Material provided –
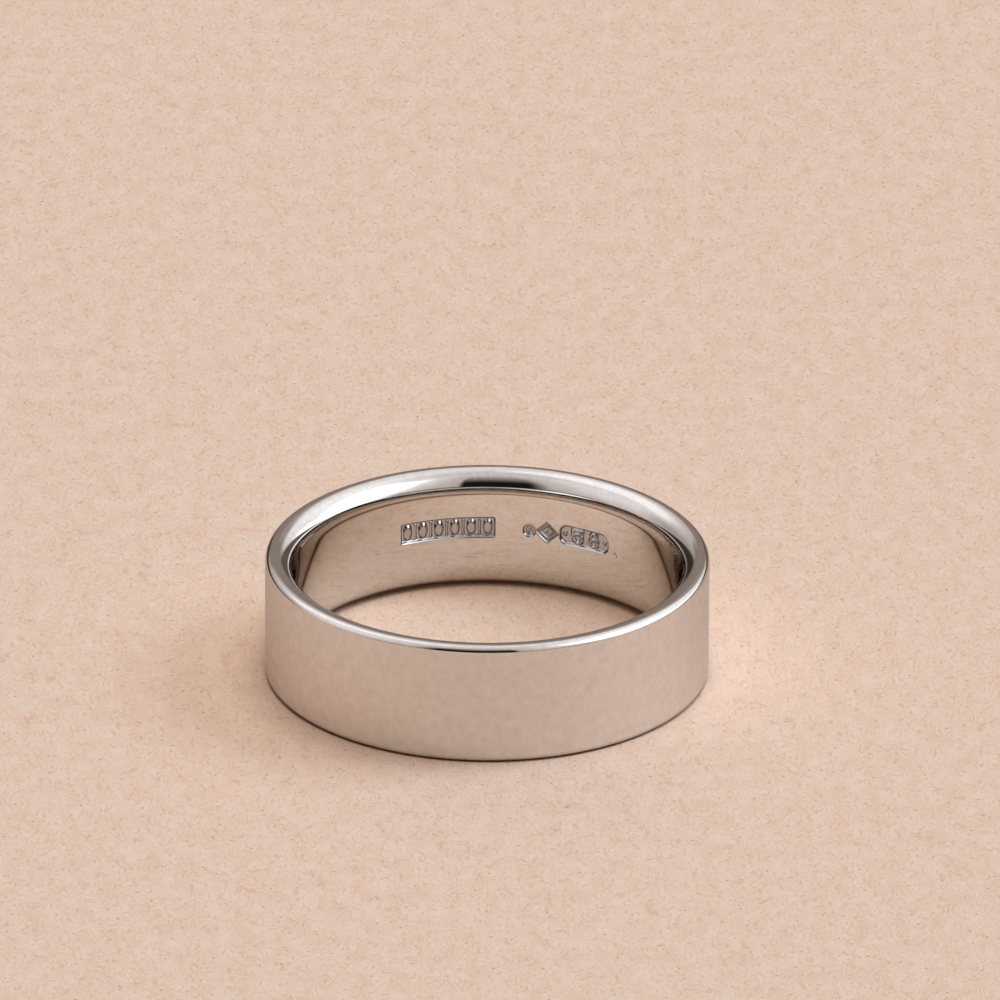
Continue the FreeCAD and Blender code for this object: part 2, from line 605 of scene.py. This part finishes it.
# tint, strength, azimuth, elevation, and the angle that the soft box fills
SOFT_BOXES = {
    "overhead": ("#F3FBFF", 1.45, 109, 81, 35),
    "right": ("#CFE6FF", 1.30, 104, 43, 26),
    "above_camera": ("#FFF4E3", 0.70, -8, 71, 27),
    "behind": ("#FFEEDD", 0.60, 190, 42, 50),
}


def lit(tint, brightness):
    """A light's colour: a tint of full brightness times how bright it is, where 1 is plain white."""
    return [brightness * channel for channel in linear(tint)[:3]] + [1]


def faded(tree, angle, stops):
    """1 between the middle two of four angles, fading to 0 at the outer two."""
    rise, fall = [
        add_node(
            tree, "ShaderNodeMapRange", {"interpolation_type": "SMOOTHSTEP"}, Value=angle,
            From_Min=stops[i], From_Max=stops[i + 1], To_Min=low, To_Max=1 - low,
        ).outputs[0]
        for i, low in ((0, 0), (2, 1))
    ]
    return add_node(tree, "ShaderNodeMath", TIMES, i0=rise, i1=fall).outputs[0]


def patch(tree, across, azimuths, upward, elevations):
    """1 in a patch of the tent, between its azimuths and between its elevations."""
    width, height = faded(tree, across, azimuths), faded(tree, upward, elevations)
    return add_node(tree, "ShaderNodeMath", TIMES, i0=width, i1=height).outputs[0]


def tent_directions(tree):
    """Azimuth and elevation of a ray, in degrees, and its azimuth to either side."""
    ray = add_node(tree, "ShaderNodeTexCoord").outputs["Generated"]
    parts = add_node(tree, "ShaderNodeSeparateXYZ", Vector=ray).outputs
    to_camera = add_node(tree, "ShaderNodeMath", TIMES, i0=parts["Y"], i1=-1.0).outputs[0]
    turn = add_node(tree, "ShaderNodeMath", {"operation": "ARCTAN2"}, i0=parts["X"], i1=to_camera)
    rise = add_node(tree, "ShaderNodeMath", {"operation": "ARCSINE"}, i0=parts["Z"])
    azimuth, elevation = [
        add_node(tree, "ShaderNodeMath", {"operation": "DEGREES"}, i0=angle.outputs[0]).outputs[0]
        for angle in (turn, rise)
    ]
    aside = add_node(tree, "ShaderNodeMath", {"operation": "ABSOLUTE"}, i0=azimuth)
    return azimuth, elevation, aside.outputs[0]


def low_gap(tree, elevation, aside):
    """1 in the low gap behind the band, 0 elsewhere."""
    # The height stays above 0, because the elevation is divided by it.
    height = add_node(
        tree, "ShaderNodeMapRange", Value=aside, From_Min=180 - LOW_GAP_REACH, From_Max=180,
        To_Min=0.01, To_Max=LOW_GAP_HEIGHT,
    )
    share = add_node(
        tree, "ShaderNodeMath", {"operation": "DIVIDE"}, i0=elevation, i1=height.outputs[0]
    )
    return add_node(
        tree, "ShaderNodeMapRange", {"interpolation_type": "SMOOTHSTEP"}, Value=share.outputs[0],
        From_Min=LOW_GAP_FADE[0], From_Max=LOW_GAP_FADE[1], To_Min=1.0, To_Max=0.0,
    ).outputs[0]


def tent_paints(tree):
    """Each light of the tent and its cover, in the order in which they are painted."""
    azimuth, elevation, aside = tent_directions(tree)
    paints = []
    for tint, brightness, opacity, azimuths, elevations in TENT_LAYERS.values():
        place = patch(tree, azimuth, azimuths, elevation, elevations)
        cover = add_node(tree, "ShaderNodeMath", TIMES, i0=place, i1=opacity).outputs[0]
        paints.append((lit(tint, brightness), cover))
    low = low_gap(tree, elevation, aside)
    for tint, brightness, azimuths in LOW_GAPS.values():
        side = faded(tree, azimuth, azimuths)
        cover = add_node(tree, "ShaderNodeMath", TIMES, i0=low, i1=side).outputs[0]
        paints.append((lit(tint, brightness), cover))
    tint, brightness, azimuths, elevations = SLOT
    paints.append((lit(tint, brightness), patch(tree, aside, azimuths, elevation, elevations)))
    return paints


def light_tent():
    """The world: what the metal mirrors. The paper is matt, and only the soft boxes light it."""
    world = bpy.data.worlds.new("light_tent")
    bpy.context.scene.world = world
    world.cycles_visibility.diffuse = False
    world.use_nodes = True
    tree = world.node_tree
    tree.nodes.clear()
    colour = lit(*TENT_WALLS)
    for light, cover in tent_paints(tree):
        colour = add_node(
            tree, "ShaderNodeMix", COLOURS, Factor=cover, i6=colour, i7=light
        ).outputs[2]
    glow = add_node(tree, "ShaderNodeBackground", Color=colour, Strength=1.0)
    add_node(tree, "ShaderNodeOutputWorld", Surface=glow.outputs[0])


def hang_soft_boxes():
    """The lamps that light the paper, hidden from the metal."""
    for name, (tint, strength, azimuth, elevation, angle) in SOFT_BOXES.items():
        data = bpy.data.lights.new("soft_box_" + name, "SUN")
        data.color = linear(tint)[:3]
        data.energy = strength
        data.angle = math.radians(angle)
        lamp = bpy.data.objects.new("soft_box_" + name, data)
        turn = Matrix.Rotation(math.radians(azimuth), 4, "Z")
        lean = Matrix.Rotation(math.radians(90 - elevation), 4, "X")
        lamp.matrix_world = turn @ lean
        lamp.visible_glossy = False
        bpy.context.scene.collection.objects.link(lamp)


# The camera, on the photograph's line of sight

CAMERA_DISTANCE = 100 * OUTER_RADIUS  # far off: the photograph shows next to no perspective
CAMERA_ELEVATION = math.radians(24.85)
CAMERA_ROLL = math.radians(0.327)
SENSOR = 36.0  # width in millimetres
IMAGE_SIZE = 1000
LENS_PIXELS = 22207  # focal length in pixels of the photograph
BAND_PIXEL = (487.7, 611.8)  # where the middle of the band is seen


def set_camera():
    """The camera, aimed so that the band's middle is seen at its pixel of the photograph."""
    middle = Vector((0, 0, MID_HEIGHT))
    line = Vector((0, -math.cos(CAMERA_ELEVATION), math.sin(CAMERA_ELEVATION)))
    place = middle + CAMERA_DISTANCE * line
    right = Vector((1, 0, 0))
    up = line.cross(right)
    pixel = CAMERA_DISTANCE / LENS_PIXELS
    aim = middle + right * (IMAGE_SIZE / 2 - BAND_PIXEL[0]) * pixel
    aim += up * (BAND_PIXEL[1] - IMAGE_SIZE / 2) * pixel
    data = bpy.data.cameras.new("camera")
    data.sensor_width = SENSOR
    data.lens = SENSOR * LENS_PIXELS / IMAGE_SIZE
    camera = bpy.data.objects.new("camera", data)
    turn = (aim - place).to_track_quat("-Z", "Y").to_matrix().to_4x4()
    camera.matrix_world = Matrix.Translation(place) @ turn @ Matrix.Rotation(CAMERA_ROLL, 4, "Z")
    bpy.context.scene.collection.objects.link(camera)
    bpy.context.scene.camera = camera


band = make_band()
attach(band, "root")
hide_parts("band")
lay_paper()
light_tent()
hang_soft_boxes()
set_camera()
bpy.context.scene.view_settings.view_transform = "Standard"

Instruction – Everything from the first line above through the line that contains "TIMES, i0=width, i1=height).outputs[0]" should be duplicated exactly, please, and nothing beyond it.

Answer –
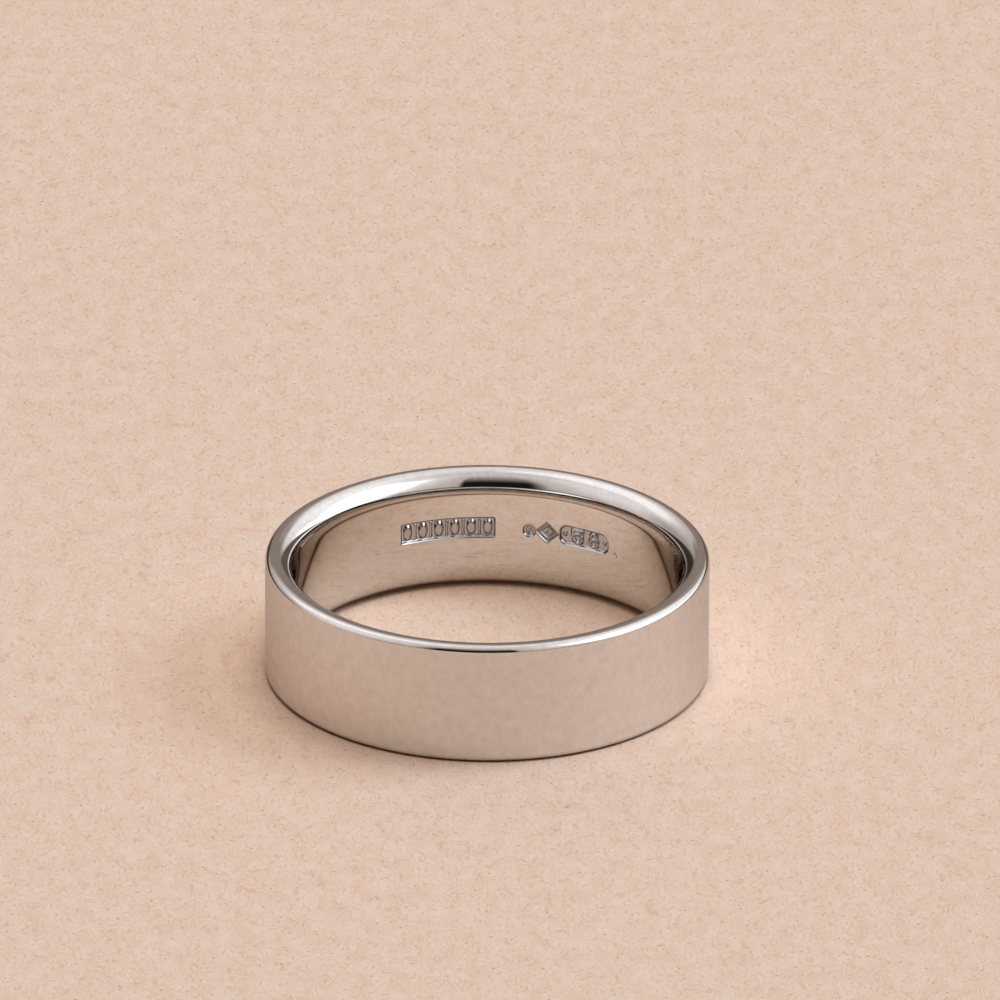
Continue the FreeCAD and Blender code for this object: part 2, from line 605 of scene.py. This part finishes it.
# tint, strength, azimuth, elevation, and the angle that the soft box fills
SOFT_BOXES = {
    "overhead": ("#F3FBFF", 1.45, 109, 81, 35),
    "right": ("#CFE6FF", 1.30, 104, 43, 26),
    "above_camera": ("#FFF4E3", 0.70, -8, 71, 27),
    "behind": ("#FFEEDD", 0.60, 190, 42, 50),
}


def lit(tint, brightness):
    """A light's colour: a tint of full brightness times how bright it is, where 1 is plain white."""
    return [brightness * channel for channel in linear(tint)[:3]] + [1]


def faded(tree, angle, stops):
    """1 between the middle two of four angles, fading to 0 at the outer two."""
    rise, fall = [
        add_node(
            tree, "ShaderNodeMapRange", {"interpolation_type": "SMOOTHSTEP"}, Value=angle,
            From_Min=stops[i], From_Max=stops[i + 1], To_Min=low, To_Max=1 - low,
        ).outputs[0]
        for i, low in ((0, 0), (2, 1))
    ]
    return add_node(tree, "ShaderNodeMath", TIMES, i0=rise, i1=fall).outputs[0]


def patch(tree, across, azimuths, upward, elevations):
    """1 in a patch of the tent, between its azimuths and between its elevations."""
    width, height = faded(tree, across, azimuths), faded(tree, upward, elevations)
    return add_node(tree, "ShaderNodeMath", TIMES, i0=width, i1=height).outputs[0]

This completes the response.